Rachel Adler, in Engendering Judaism. An Inclusive Theology and Ethics, employs a slightly different strategy. Instead of transforming torah, she transforms the meaning of halachah. Halachah is not limited to "classical halachah" but is a path making; it translates the stories and values of Judaism into ongoing action. Halachah is in that sense an integral part not only of Orthodoxy but of any kind of Judaism - here Adler reappropriates halachah for all Jews. Halachah is authentic Jewish language for articulating the system of obligations that constitute the content of covenant. It is a communal praxis grounded in Jewish stories. Like Plaskow, Adler insists that if praxis is indeed to be the embodiment in action at a particular time of the values and commitments inherent to a particular story, then women's stories, their values and commitments must be included. Recognizing that societies are human constructions which can be understood only in context (i.e. through critical historical study), Adler rejects the notion of divinely revealed halachah. Instead of repairing an irreparable halachah, she calls for a feminist jurisgenesis which would regenerate a world of legal meaning in which the stories, dreams and revelations of Jewish women and men are fully and complexly integrated. She borrows Robert Cover's concept of law as a bridge strung between "reality" - our present world of norms and behavioral responses to norms - and "alternity" - the other normative worlds we may choose to imagine. Law is then neither reality nor alternity but what bridges the gap: the committed social behavior, which constitutes the way a group of people will attempt to get from here to there. For Adler, halachah is maintained or remade not by orthodoxies or visions ("It is not in heaven") but by commitments of communities either to obey the law as it stands, or resists and reject it in order to live out some alternative legal vision. For Plaskow as well, the problem of authority resolves itself into the question of whether the primary community to which she is accountable finds her images of God, or Torah or Israel compelling.

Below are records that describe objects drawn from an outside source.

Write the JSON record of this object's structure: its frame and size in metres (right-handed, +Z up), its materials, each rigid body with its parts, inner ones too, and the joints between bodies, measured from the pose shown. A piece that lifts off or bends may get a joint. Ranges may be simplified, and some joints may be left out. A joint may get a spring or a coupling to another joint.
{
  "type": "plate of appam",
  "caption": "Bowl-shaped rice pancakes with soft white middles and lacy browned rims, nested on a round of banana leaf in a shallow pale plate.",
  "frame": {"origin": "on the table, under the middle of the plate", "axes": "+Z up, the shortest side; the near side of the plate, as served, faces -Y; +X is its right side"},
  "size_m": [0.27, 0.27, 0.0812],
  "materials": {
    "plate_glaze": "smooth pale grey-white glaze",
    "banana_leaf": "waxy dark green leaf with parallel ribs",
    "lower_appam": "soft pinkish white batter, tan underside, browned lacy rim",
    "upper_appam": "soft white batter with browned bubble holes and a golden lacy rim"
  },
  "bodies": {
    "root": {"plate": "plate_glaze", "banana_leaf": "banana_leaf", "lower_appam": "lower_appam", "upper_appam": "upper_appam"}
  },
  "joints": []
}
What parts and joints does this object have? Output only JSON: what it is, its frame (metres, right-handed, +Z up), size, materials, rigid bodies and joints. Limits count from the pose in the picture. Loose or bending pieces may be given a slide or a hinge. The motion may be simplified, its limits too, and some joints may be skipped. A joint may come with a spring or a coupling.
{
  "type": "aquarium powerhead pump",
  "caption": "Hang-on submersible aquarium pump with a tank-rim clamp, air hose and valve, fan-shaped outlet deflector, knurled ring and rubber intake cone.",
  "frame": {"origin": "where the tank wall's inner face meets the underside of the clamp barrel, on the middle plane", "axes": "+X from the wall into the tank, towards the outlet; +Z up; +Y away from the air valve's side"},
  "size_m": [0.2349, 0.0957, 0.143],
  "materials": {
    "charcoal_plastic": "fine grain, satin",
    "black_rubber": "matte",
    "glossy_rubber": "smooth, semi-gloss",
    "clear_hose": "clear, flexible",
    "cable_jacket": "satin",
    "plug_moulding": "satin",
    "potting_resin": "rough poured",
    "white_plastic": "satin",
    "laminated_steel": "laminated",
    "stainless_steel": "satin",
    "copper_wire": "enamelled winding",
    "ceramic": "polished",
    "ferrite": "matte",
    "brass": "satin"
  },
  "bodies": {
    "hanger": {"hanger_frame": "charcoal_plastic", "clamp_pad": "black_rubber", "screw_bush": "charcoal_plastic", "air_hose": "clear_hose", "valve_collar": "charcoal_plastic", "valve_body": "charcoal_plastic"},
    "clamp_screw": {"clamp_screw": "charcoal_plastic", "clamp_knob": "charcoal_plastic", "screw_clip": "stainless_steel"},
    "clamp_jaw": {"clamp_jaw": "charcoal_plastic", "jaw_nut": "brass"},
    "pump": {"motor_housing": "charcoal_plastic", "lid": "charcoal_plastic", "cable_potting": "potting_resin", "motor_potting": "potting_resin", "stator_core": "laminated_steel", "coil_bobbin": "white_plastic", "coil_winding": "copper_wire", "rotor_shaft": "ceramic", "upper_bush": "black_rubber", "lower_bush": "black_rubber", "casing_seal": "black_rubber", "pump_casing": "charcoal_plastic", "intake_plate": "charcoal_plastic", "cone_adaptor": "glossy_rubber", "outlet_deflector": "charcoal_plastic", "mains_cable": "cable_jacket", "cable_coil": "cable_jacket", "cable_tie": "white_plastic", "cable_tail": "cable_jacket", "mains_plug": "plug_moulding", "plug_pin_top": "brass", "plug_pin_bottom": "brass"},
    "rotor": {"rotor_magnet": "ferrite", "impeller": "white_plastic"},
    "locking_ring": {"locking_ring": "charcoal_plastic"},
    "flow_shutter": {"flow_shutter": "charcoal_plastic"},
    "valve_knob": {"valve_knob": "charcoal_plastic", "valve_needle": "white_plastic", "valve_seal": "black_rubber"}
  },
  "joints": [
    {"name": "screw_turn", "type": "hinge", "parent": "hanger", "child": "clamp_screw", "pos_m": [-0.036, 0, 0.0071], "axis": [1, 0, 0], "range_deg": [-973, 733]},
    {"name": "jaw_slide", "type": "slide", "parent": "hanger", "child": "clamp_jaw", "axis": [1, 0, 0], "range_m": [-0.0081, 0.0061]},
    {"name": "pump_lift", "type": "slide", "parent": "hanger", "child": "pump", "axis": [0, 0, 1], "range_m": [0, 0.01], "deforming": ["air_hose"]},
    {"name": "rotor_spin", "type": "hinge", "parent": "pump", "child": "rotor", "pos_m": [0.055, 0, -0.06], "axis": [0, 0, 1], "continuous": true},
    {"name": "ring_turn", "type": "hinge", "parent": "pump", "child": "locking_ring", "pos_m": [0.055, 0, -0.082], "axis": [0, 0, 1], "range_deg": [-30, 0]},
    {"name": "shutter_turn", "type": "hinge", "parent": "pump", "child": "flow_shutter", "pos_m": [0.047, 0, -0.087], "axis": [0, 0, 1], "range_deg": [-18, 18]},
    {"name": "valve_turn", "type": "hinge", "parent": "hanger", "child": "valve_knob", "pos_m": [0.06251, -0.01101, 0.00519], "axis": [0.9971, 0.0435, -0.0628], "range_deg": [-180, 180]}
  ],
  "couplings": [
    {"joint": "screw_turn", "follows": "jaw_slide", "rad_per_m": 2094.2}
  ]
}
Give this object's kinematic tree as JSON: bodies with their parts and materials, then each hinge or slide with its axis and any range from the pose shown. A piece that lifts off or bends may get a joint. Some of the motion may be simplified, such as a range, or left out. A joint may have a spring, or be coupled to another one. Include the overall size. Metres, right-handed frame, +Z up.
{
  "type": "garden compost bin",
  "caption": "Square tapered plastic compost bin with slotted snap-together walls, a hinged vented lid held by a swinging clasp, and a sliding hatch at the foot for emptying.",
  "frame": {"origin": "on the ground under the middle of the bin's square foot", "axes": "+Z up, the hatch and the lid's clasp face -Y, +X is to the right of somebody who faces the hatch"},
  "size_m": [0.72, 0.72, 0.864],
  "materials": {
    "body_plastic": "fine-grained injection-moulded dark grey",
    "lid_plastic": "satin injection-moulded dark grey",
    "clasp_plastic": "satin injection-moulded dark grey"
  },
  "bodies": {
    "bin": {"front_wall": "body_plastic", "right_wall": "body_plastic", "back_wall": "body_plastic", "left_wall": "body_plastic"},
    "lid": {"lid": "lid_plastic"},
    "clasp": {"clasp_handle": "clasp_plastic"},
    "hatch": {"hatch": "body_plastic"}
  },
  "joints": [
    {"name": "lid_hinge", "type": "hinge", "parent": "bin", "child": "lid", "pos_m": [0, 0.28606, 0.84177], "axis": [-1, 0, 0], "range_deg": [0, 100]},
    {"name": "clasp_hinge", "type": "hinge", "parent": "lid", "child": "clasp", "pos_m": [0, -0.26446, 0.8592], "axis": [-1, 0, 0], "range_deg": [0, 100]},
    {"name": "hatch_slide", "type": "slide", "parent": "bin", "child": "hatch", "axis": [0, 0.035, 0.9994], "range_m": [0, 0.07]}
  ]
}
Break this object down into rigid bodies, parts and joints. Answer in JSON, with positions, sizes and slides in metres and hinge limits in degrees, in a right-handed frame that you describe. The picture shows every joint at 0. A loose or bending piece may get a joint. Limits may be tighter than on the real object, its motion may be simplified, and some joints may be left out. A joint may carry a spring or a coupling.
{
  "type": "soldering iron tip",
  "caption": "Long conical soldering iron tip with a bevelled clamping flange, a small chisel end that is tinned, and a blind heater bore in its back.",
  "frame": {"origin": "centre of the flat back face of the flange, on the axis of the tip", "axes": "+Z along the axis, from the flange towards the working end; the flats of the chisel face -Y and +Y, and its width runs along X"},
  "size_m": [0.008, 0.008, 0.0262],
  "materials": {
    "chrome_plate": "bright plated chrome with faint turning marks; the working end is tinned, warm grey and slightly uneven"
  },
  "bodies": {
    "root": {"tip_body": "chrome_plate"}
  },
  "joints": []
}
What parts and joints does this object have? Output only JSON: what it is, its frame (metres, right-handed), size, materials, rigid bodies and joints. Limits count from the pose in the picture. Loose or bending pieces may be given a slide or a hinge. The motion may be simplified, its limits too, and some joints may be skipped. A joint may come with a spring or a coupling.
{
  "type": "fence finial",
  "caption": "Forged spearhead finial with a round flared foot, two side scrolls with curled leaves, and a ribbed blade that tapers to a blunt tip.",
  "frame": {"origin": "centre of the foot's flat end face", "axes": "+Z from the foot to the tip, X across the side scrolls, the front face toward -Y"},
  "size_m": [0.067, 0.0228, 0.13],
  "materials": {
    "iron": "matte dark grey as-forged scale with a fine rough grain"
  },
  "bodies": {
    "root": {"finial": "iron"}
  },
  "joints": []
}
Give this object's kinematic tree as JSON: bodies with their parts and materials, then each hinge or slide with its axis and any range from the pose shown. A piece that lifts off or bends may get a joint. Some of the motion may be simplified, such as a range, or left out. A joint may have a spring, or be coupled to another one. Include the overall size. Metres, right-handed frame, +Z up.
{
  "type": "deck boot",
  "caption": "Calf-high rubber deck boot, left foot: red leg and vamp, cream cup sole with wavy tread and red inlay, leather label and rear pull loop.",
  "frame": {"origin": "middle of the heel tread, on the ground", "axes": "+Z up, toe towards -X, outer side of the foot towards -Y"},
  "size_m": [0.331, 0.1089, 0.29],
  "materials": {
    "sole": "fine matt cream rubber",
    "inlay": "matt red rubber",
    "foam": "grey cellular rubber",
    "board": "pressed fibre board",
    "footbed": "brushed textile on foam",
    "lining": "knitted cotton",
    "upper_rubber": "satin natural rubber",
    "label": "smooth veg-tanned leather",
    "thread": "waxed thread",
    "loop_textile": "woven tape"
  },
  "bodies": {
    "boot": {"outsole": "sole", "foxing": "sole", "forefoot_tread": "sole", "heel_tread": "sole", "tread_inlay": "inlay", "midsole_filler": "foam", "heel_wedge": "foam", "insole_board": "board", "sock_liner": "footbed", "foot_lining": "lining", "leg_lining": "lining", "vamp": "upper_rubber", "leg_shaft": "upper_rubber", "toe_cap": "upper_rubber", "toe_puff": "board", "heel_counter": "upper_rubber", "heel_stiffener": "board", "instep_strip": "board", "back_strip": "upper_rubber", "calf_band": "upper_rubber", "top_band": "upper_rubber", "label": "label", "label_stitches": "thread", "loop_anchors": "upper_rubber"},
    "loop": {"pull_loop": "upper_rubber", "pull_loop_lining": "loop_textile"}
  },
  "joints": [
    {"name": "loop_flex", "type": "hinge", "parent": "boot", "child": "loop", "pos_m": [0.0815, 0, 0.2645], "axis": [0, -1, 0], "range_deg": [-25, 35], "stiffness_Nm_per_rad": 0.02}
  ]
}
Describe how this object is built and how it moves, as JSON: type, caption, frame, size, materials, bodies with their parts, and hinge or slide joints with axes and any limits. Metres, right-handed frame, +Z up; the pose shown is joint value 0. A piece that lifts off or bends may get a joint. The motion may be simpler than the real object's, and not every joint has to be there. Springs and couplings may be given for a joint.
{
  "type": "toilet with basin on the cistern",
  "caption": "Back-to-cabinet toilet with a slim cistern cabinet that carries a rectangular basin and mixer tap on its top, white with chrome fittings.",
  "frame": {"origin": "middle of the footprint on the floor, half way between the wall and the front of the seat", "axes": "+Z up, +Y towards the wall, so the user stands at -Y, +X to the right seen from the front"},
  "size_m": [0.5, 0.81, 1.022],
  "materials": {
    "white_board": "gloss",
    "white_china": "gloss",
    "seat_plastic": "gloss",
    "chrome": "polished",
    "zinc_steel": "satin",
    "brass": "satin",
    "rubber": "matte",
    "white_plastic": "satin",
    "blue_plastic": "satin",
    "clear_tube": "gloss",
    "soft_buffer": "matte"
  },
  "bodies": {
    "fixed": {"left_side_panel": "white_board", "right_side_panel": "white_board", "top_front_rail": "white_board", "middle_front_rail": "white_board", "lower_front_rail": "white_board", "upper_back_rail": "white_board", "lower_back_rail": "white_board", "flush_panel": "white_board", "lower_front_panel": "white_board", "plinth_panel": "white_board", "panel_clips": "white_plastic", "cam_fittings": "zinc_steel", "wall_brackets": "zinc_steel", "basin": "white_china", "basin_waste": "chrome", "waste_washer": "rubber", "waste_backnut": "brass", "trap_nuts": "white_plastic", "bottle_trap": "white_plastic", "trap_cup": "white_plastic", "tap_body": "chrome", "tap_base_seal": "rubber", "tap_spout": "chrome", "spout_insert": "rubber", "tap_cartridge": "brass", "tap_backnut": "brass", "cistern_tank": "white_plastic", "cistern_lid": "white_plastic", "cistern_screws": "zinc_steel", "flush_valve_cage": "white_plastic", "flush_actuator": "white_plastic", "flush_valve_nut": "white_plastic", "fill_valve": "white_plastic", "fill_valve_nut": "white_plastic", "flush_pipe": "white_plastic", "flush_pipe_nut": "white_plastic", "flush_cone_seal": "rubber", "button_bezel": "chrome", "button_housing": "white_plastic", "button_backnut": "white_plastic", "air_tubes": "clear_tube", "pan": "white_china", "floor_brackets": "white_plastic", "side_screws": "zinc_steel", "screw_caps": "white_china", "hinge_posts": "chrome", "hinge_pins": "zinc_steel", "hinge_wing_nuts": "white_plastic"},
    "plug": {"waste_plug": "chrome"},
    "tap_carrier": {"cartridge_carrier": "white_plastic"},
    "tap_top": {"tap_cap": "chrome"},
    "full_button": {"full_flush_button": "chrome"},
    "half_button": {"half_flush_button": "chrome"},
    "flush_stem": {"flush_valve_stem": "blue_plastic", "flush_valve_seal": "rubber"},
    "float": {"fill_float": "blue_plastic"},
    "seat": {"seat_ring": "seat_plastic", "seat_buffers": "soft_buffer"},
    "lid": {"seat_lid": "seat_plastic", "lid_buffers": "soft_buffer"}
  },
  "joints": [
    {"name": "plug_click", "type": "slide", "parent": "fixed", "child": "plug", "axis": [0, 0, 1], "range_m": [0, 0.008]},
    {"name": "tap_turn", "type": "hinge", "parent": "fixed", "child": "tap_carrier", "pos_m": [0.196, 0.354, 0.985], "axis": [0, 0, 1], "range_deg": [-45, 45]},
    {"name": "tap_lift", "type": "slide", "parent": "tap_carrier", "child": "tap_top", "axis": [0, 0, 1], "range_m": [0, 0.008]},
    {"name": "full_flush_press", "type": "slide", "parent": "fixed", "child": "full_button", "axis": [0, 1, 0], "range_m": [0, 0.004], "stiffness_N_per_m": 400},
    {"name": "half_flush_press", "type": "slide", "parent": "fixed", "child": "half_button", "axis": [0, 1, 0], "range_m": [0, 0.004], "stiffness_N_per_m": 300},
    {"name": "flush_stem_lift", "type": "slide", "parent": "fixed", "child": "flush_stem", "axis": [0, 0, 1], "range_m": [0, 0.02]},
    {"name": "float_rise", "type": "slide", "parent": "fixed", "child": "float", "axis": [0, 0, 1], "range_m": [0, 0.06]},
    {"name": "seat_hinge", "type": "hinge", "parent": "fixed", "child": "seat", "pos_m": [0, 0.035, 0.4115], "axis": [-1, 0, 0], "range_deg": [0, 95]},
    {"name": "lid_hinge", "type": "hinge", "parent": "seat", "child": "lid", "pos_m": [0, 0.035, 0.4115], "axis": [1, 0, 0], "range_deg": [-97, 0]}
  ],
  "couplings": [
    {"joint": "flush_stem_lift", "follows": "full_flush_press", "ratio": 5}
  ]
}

I would like to close my lecture with a story of the Baal Shem Tov, founder of Hasidism as a parable for the current predicament of the Jews and for the contemporary religious situation more generally: The Baal Shem Tov would go into the forest whenever faced with a difficult task. He would light a fire, say a prayer, and what he had set out to perform was done. In the next generation his disciple, the Maggid of Meseritz, could no longer light the fire, but he did know the place to go and the prayer to utter. The third generation could neither light the fire nor say the prayer, but it could still find the sacred place in the forest. All generations since cannot even do that. What can they, what can we do? Are we reduced to the mere telling of this story and hope that it will have "the same effect as the actions of the other three’’?

Not if it’s up to women. We have our own fire, our own prayers and our own places which we must find, in order to have the effect other fires and other prayers of other Jews had in the past.

Judith Frishman was born in 1953 in New York. She lives in Amsterdam and is professor of the History and Culture of Rabbinic Judaism at the Catholic Theological University of Utrecht as well as professor of the History of Jewish-Christian Relations in the Modern Period at the University of Leiden. She is active in the Liberal Jewish Community of the Netherlands.